Adolescent Behavioral Health Is Confusing AF (and other concerns)

Photo by Olga DeLawrence on Unsplash

Three days after we put the butcher knives out of reach because our son sort of halfway attempted to slash his wrists, I had my weekly therapy session.

“How does that make you feel?” she asked, after I finished telling her where we are in the excruciating process of maneuvering the labyrinth collectively known as Adolescent Behavioral Health.

In case you’ve not had the pleasure of experiencing it yourself, allow me to tell you: it’s terrible. Almost no one treats adolescents, first of all, and the blanket solution is always “go to the emergency room.” Maybe a 72-hour hold and paper clothes are fine for an adult experiencing psychosis, but that wasn’t the choice that made sense for our kid — this time, at least.

The system is so overwhelmed that trying to see a psychiatrist takes months. Approximately three months, to be exact. So ultimately we have to choose between going to the emergency room or waiting three months and crossing our fingers that he can make it until then.

Neither of these options were acceptable to me.

I was in the middle of talking about this when my therapist cut me off again and said that I wasn’t sharing feelings, I was stating facts. She wanted to know how I felt. As I stared blankly into the screen of my smart phone, which I’d propped up on pillows so we were at eye level when I sat cross-legged on the floor, I admitted that I wasn’t sure how I felt. Feelings are a thing addicts and alcoholics avoid at all costs, and even at one month shy of 4 years of sobriety, I STILL AVOID THEM AS MUCH AS POSSIBLE.

How does my son’s suicidal ideation make me feel?

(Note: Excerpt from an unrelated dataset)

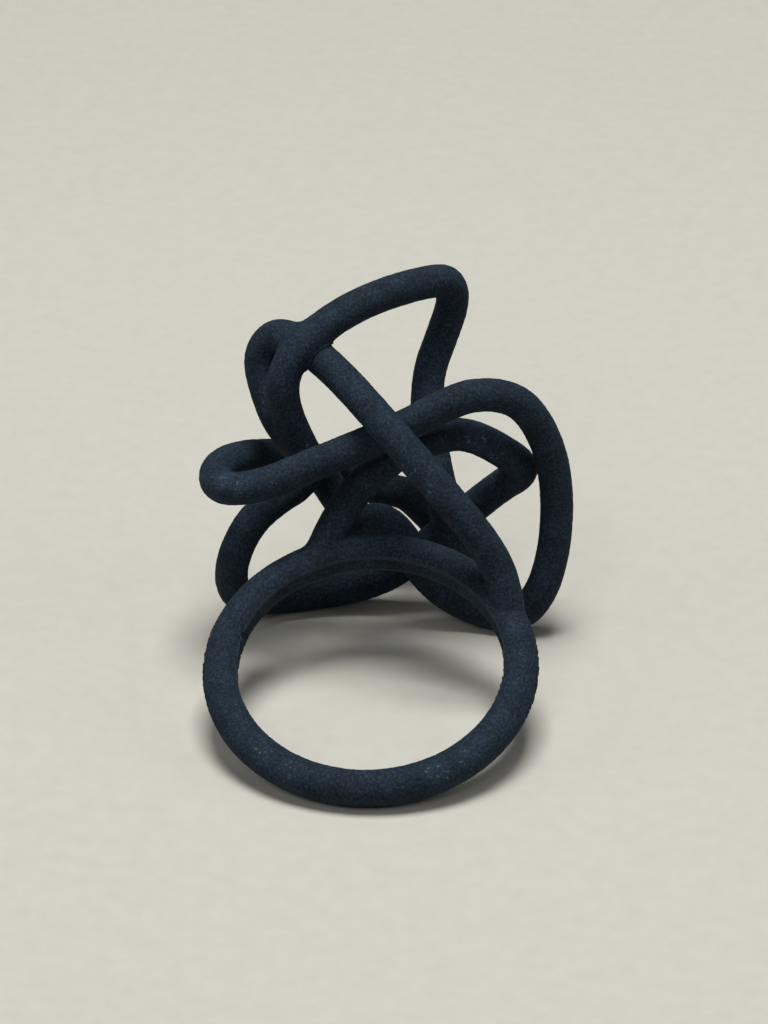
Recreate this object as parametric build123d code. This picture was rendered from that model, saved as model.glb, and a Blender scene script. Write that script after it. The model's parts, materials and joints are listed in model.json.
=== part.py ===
from build123d import *
from math import cos, radians, sin, tan
import os

# A finger ring printed in nylon: a slim round band, and above the finger an open
# tangle made by one long rod that leaves the band's right shoulder, wanders round
# itself and comes back to the left shoulder.
#
# Millimetres, +Z up, as the ring lies on a table. The origin is the centre of the
# finger bore. +X is to the ring's right and +Y runs away from the near arc of the
# band towards the tangle.

# Driving dimensions
BORE_DIAMETER = 17.3        # finger size: 17.3 mm across
BORE_FACE_WIDTH = 1.2       # flat of the band against the finger
BAND_OUTER_DIAMETER = 21.74
BAND_TILT = 20.0            # degrees that the band's plane rises towards the tangle
ROD_DIAMETER = 2.2
ARC_REACH = 0.45            # share of a run that the arc at its end may take up
FINGER_REACH = 30.0         # length of the finger's clear way, each side of the band

BORE_RADIUS = BORE_DIAMETER / 2
ROD_RADIUS = ROD_DIAMETER / 2
WALL = BAND_OUTER_DIAMETER / 2 - BORE_RADIUS
# A round section cut flat on the finger's side: its radius follows from the wall
# and from the width of the flat.
SECTION_RADIUS = (WALL**2 + (BORE_FACE_WIDTH / 2) ** 2) / (2 * WALL)
SECTION_CENTRE = BAND_OUTER_DIAMETER / 2 - SECTION_RADIUS

# The rod's route from the right shoulder to the left one, in named strands. Each
# strand runs from half way along the run before its first point to half way along
# the run after its last.
STRANDS = {
    "front_arch": [
        (8.5, 4.5, 1.6), (8.1, 5.8, 3.7), (6.5, 6.1, 6.6), (3.4, 6.8, 10.0),
        (0.1, 8.6, 12.8), (-3.4, 12.1, 14.5), (-5.6, 14.1, 15.2),
    ],
    "ear_loop": [(-6.5, 14.6, 15.6), (-8.3, 15.0, 16.1), (-9.5, 14.9, 14.3), (-8.8, 14.0, 12.0)],
    "inner_slope": [
        (-7.7, 12.8, 10.2), (-5.2, 14.1, 6.0), (-3.9, 13.5, 4.4), (-2.8, 12.9, 3.1),
        (-1.0, 13.5, 3.4), (0.5, 13.3, 2.0),
    ],
    "right_foot": [(1.3, 13.1, 0.1), (3.2, 13.2, -2.1), (5.4, 13.4, -3.3), (7.6, 13.1, -3.5)],
    "right_bow": [
        (9.0, 13.1, -2.8), (10.1, 13.5, -0.7), (10.6, 14.4, 2.4), (10.5, 14.9, 6.3),
        (9.7, 14.7, 9.7), (8.2, 14.1, 12.5),
    ],
    "cross_bar": [
        (6.1, 13.4, 13.4), (3.9, 12.7, 13.2), (0.5, 11.2, 11.5), (-5.2, 8.9, 9.6), (-8.0, 7.8, 8.6),
    ],
    "left_loop": [(-10.3, 7.5, 8.2), (-11.5, 8.8, 7.9), (-11.7, 10.7, 8.0), (-10.6, 12.6, 7.8)],
    "back_slope": [
        (-8.8, 15.7, 6.4), (-6.2, 17.9, 5.0), (-4.2, 18.7, 4.1), (-2.4, 18.8, 2.3),
        (-0.4, 19.5, 2.1), (1.3, 19.5, 0.4),
    ],
    "low_hook": [
        (2.6, 19.4, -1.0), (3.7, 17.8, -1.9), (4.3, 15.2, -1.3), (4.2, 13.4, 0.9), (3.3, 14.0, 3.4),
    ],
    "rear_post": [(2.2, 16.3, 6.0), (1.3, 18.5, 8.6), (1.2, 20.3, 10.9)],
    "crown_bend": [(2.0, 21.5, 13.2), (2.7, 22.1, 15.5), (2.4, 21.7, 17.2), (1.1, 20.6, 17.6)],
    "crown_arch": [(-1.4, 18.2, 17.8), (-3.7, 15.8, 17.6), (-5.6, 14.0, 16.7)],
    "left_stem": [(-7.0, 12.8, 15.4), (-7.6, 12.1, 13.5), (-7.0, 12.1, 10.9)],
    "left_bend": [(-5.7, 12.2, 8.0), (-6.2, 11.8, 6.5), (-7.9, 11.1, 5.6)],
    "left_bow": [(-9.6, 10.3, 4.0), (-10.7, 9.9, 1.3), (-10.8, 10.5, -1.3), (-9.8, 11.8, -2.8)],
    "left_foot": [(-8.3, 13.3, -3.3), (-5.1, 14.6, -3.5), (-1.0, 15.2, -2.5), (1.9, 15.9, 0.2)],
    "right_spur": [(6.5, 16.6, 4.6), (8.1, 16.0, 6.0), (8.0, 15.2, 7.4), (4.7, 14.5, 9.7)],
    "shoulder_strut": [(2.7, 13.6, 9.8), (0.1, 12.6, 9.0), (-3.3, 10.1, 6.3), (-4.6, 8.0, 2.9)],
}

# Strands that the print fused where they cross: the second one stays whole.
FUSED_CROSSINGS = [
    ("front_arch", "crown_arch"), ("front_arch", "left_stem"), ("ear_loop", "crown_arch"),
    ("ear_loop", "left_stem"), ("inner_slope", "left_stem"), ("inner_slope", "left_bend"),
]

TILT = radians(BAND_TILT)
FINGER_AXIS = Vector(0, -sin(TILT), cos(TILT))
BORE_PLANE = Plane(origin=(0, 0, 0), x_dir=(1, 0, 0), z_dir=FINGER_AXIS)


def finger_band():
    """The band: a ring of round section with a flat face against the finger."""
    section = Plane.XZ * Pos(SECTION_CENTRE, 0) * Circle(SECTION_RADIUS)
    ring = revolve(section, Axis.Z)
    return BORE_PLANE * (ring - Cylinder(BORE_RADIUS, 2 * SECTION_RADIUS))


def finger_space():
    """The way that the finger takes through the band, kept clear of every strand."""
    return BORE_PLANE * Cylinder(BORE_RADIUS, 2 * FINGER_REACH)


def bend_radius(before, corner, after):
    """The radius of the arc that rounds a corner of the route."""
    arriving = corner - before
    leaving = after - corner
    shorter = min(arriving.length, leaving.length)
    turn = radians(arriving.get_angle(leaving))
    return ARC_REACH * shorter / tan(turn / 2)


def strand_path(before, corners, after):
    """Straight runs joined by tangent arcs through one strand's corners."""
    route = [point for point in (before, *corners, after) if point is not None]
    inner = range(1, len(route) - 1)
    radii = [bend_radius(route[i - 1], route[i], route[i + 1]) for i in inner]
    start = (before + corners[0]) / 2 if before is not None else corners[0]
    end = (corners[-1] + after) / 2 if after is not None else corners[-1]
    return FilletPolyline(start, *route[1:-1], end, radius=radii)


def rod(path):
    """A round rod that follows a path."""
    start = Plane(origin=path @ 0, z_dir=path % 0)
    return sweep(start * Circle(ROD_RADIUS), path=path)


def largest(shape):
    """The main solid of a cut rod, without the chips that the cut leaves."""
    return max(shape.solids(), key=lambda solid: solid.volume)


def tangle_strands():
    """Every strand of the tangle as a whole rod, in the order of the route."""
    names = list(STRANDS)
    corners = {name: [Vector(*point) for point in STRANDS[name]] for name in names}
    rods = {}
    for place, name in enumerate(names):
        before = corners[names[place - 1]][-1] if place > 0 else None
        after = corners[names[place + 1]][0] if place + 1 < len(names) else None
        rods[name] = rod(strand_path(before, corners[name], after))
    return rods


def ring_parts():
    """The band and the strands, cut so that they meet face to face."""
    band = finger_band()
    parts = {"finger_band": band}
    rods = tangle_strands()
    for name in ("front_arch", "shoulder_strut"):
        rods[name] = largest(rods[name] - band - finger_space())
    for cut, whole in FUSED_CROSSINGS:
        rods[cut] = largest(rods[cut] - rods[whole])
    parts.update(rods)
    return parts


os.makedirs("parts", exist_ok=True)
for name, part in ring_parts().items():
    export_step(part, f"parts/{name}.step")
    print(name, round(part.volume, 1), "mm3")
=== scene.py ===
import json
from math import cos, radians, sin

import bpy
import numpy as np
from mathutils import Matrix, Vector


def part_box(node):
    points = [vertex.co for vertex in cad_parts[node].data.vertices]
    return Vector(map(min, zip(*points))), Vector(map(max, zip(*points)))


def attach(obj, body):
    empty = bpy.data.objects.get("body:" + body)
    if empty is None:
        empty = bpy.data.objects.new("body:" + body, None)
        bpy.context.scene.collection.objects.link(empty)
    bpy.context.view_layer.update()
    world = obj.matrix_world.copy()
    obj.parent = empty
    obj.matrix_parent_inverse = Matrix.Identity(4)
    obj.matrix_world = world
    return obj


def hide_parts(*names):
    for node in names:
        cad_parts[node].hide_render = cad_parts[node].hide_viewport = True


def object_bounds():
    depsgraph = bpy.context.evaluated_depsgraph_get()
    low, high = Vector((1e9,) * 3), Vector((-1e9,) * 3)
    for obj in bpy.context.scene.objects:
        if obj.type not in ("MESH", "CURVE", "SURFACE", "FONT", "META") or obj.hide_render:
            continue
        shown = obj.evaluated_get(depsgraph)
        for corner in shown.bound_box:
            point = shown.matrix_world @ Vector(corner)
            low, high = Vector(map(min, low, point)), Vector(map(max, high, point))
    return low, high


# A finger ring printed in nylon and dyed a very dark navy: a slim round band, and above
# the finger an open tangle of the same rod. Metres, +Z up, origin in the finger bore.
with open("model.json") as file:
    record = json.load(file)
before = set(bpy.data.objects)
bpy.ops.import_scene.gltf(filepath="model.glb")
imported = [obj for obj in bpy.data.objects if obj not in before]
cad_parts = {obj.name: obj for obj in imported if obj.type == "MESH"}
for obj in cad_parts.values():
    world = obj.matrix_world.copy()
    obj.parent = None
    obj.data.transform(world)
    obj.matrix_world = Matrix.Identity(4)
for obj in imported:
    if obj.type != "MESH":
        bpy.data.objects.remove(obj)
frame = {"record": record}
cad_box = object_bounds()
mount = frame["record"]["mounts"][0]

# Sizes from the frame
BORE_RADIUS = mount["dims"]["r_mm"] / 1000
BORE_FACE_WIDTH = mount["dims"]["length_mm"] / 1000
FINGER_AXIS = Vector(mount["axis"])
band_low, band_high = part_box("finger_band")
BAND_RADIUS = (band_high.x - band_low.x) / 2
WALL = BAND_RADIUS - BORE_RADIUS
SECTION_RADIUS = (WALL**2 + (BORE_FACE_WIDTH / 2) ** 2) / (2 * WALL)
SECTION_CENTRE = BAND_RADIUS - SECTION_RADIUS

# The rod
ROD_RADIUS = 0.0011
RING_SPACING = 0.000075     # between two rings of the rod's mesh
RING_POINTS = 92
ROUTE_FINENESS = 24         # points of the smooth line for each point of the route
JOINT_OVERLAP = 0.00006     # each strand runs this far into the next
END_SLIMMING = 270.0        # share of the radius that a metre of overlap would take off
CUT_CLEARANCE = 0.00005     # a strand cut by the finger's way lies this deep in the band

# The print's relief
GRAIN_SIZE = 0.00021        # the fused powder grains
GRAIN_HEIGHT = 0.000024
GRAIN_SEED = 7.0
FINE_SHARE = 2.6            # of the grain's height, in the fine bumps
SLOW_SHARE = 2.2            # and in the slow unevenness under them
SLOW_RATE = 0.16            # the unevenness changes this much more slowly
LAYER_HEIGHT = 0.0001       # the print's layers, which lie square to X
LAYER_WANDER = 1.6          # how many layers a step strays by
WANDER_RATE = 2200.0        # how quickly it strays
LAYER_FADE = 9.0            # how quickly the steps fade where the face turns from X
BAND_STEPS = 1.1            # share of a layer that shows as a step on the band
STRAND_STEPS = 0.15         # and on the strands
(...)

Like I’ve done something wrong. Like I fucked up royally somewhere along the line. Like a helpless, directionless worm. I feel like I’m both paralyzed with fear and panicked like a bunny whose ear just got chopped off. I feel like I’m watching my son sink below water and my feet are cemented to the floor and I have to trust another person — a stranger — to rescue him from drowning.

Photo by Mishal Ibrahim on Unsplash

And also, I feel like I get it. The desire not to feel pain or suffering is a deeply familiar one. I keep trying to talk to him about it; starting by looking straight into his hazel eyes and then I open my mouth to say I understand but also death is never the answer but nothing comes out.

“Mom?”

“Yes?”

“What did you need?”

“Oh. I just wanted to say I love you.” And then I kiss him on the head.

I sent my therapist a message.

“I’ve been trying to identify my feelings and that shit is exhausting. WHO DOES THIS NATURALLY?”

Her answer: “Literally no one.”

Writer, mother, and recovering alcoholic living in the Deep South.